Grown-up Moon: What Do You See in Today's Moon?
Adapted from What Do You See in the Moon?, Family Space Day – Moon, Lunar and Planetary Institute.
Children use their imaginations to discover an object or character in the Moon! They first read or listen to a cultural story describing a shape identified in the Moon's surface features. Then, they consider how the features formed over the Moon's 4.5-billion-year history and investigate Earth rocks that are similar. Children may examine the types of Earth rocks (named anorthosite, basalt, and breccia) that are also found on the Moon and that would have been shaped by the processes explored here. Finally, they draw their own object or character that they see when they look at the Moon.
What's the Point?
- Scientists study the Moon's rocks and surface features to learn how it formed and changed over its long "lifetime."
- The features we see on the Moon's surface today were formed over its 4.5-billion-year history.
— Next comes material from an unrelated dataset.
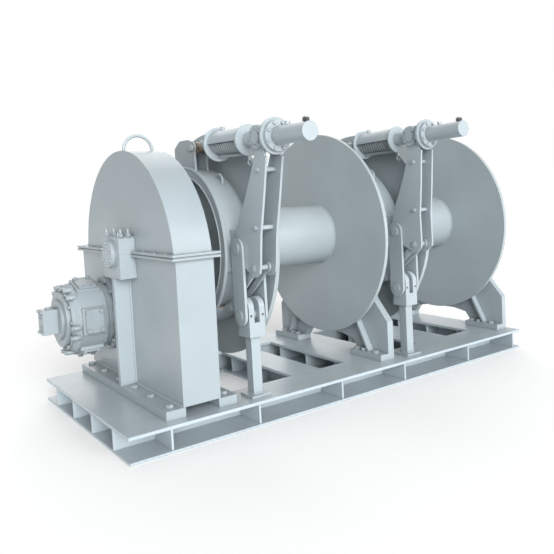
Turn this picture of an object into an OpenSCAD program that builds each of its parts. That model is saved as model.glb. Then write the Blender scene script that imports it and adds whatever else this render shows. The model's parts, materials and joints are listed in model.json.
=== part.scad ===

- Impact craters and basins, caused when asteroids or comets collided with the Moon, cover the Moon's surface.
- Large impact basins formed early in the Moon's history, then were later filled in by lava flows to form the dark patches — maria — we see today.
- The Moon has some of the same types of rocks that are found on Earth. The rocks have certain properties, such as color.
- Cultures throughout history have identified shapes in the Moon's features and told stories about them.
The following materials are for one What Do You See in the Moon? activity set and will serve approximately 10 children working in teams of two to three.
- Books or other media that share stories about the Moon and what different cultures see when they look at the Moon. For example:
Moontellers: Myths of the Moon from Around the World
Lynn Moroney, 1995, Northland Publishing Company, ISBN
Dot to Dot in the Sky: Stories of the Moon
Joan Marie Galat, Whitecap Books, 2004, ISBN 1552856100
MyMoon: World Tales of the Moon
This site offers links to several stories from across the globe, including "Rabbit on the Moon" (Mexico), "Drummer on the Moon" (Ivory Coast), "Tears on the Moon" (Algeria), "Rabbit and Frog on the Moon" (China), and "Boy on the Moon" (North America).
- Optional: Computer, speakers, and access to the Internet for listening to online cultural stories
- Optional: A live storyteller reading or performing Moon myths
- Optional: Images of features that different cultures see in the Moon
- Optional: 1 sample each of anorthosite, basalt, and breccia, ordered from a natural science catalog (optional):
- 1 sample of Earth basalt ordered from a natural science catalog; a flood basalt hand specimen (item # 47 V 1044) is available from WARD'S Natural Science
- 1 sample of Earth anorthosite, ordered from a natural science catalog; an anorthosite hand specimen (item # 47 V 0559) is available from WARD'S Natural Science
- 1 sample of breccia, ordered from a natural science catalog; a volcanic breccia hand specimen (item #47 V 1324) is available from WARD'S Natural Science
- Moon Map
- Grown-up Moon: What Do You See in Today's Moon? station sign
- Grown-up Moon: What Do You See in Today's Moon? children's guide
- Art materials such as crayons, colored pencils, and markers
For each child:
- Grown-up Moon: What do you see in Today's Moon? comic panel
- His/her Marvel Moon comic book and binder clip
- 1 pencil or pen
For the facilitator:
- If desired, set this station up on a small stage or in the story corner of the library. Have a storyteller read stories from the suggested books, or invite a professional storyteller to describe what shape — such as a tree or a rabbit — his or her culture identifies in the features of the Moon.
- Optional: provide the computer and Internet access as a listening station for cultural stories about the Moon's appearance.
- Print theimages of the Moon and shapes seen in its features and spread them out on the table.
- Place the books, rock samples, art materials, Moon map, and children’s guide at the station.
Described in the children's guide.
The children may recognize their own patterns in the Moon or they may identify those described in cultural stories. By comparing fun shapes and personal stories to the actual topographical features in the Moon, they should recognize that the Moon has a science story to tell, as well. Younger children should be able to recognize that the large dark circles are maria or "seas" after their mistaken identification by early astronomers.
Many cultures through time have developed stories about the features they observed on our Moon. One is the story that rabbits live on the Moon with a Katsura tree. Some people see an outline of a rabbit on the Moon, others see a dog, and still others see a man in the Moon, a crab, a lady knitting or reading a book, a man resting under a tree, a frog, a lizard...
The Moon is covered with light and dark areas. The light colored areas are the oldest part of the Moon's surface — they have many craters and are called the "cratered highlands." This part of the Moon's crust formed from a cooling magma ocean soon after the Moon formed 4.5 billion years ago! The basins were formed by BIG impacts early in the Moon's history. Later, lava filled these basins and cooled. The dark-colored plains (maria) we see are made of a fine-grained, dark, volcanic rock called basalt — the same rock type as found on Earth's ocean floors and the same type that makes up the islands of Hawaii.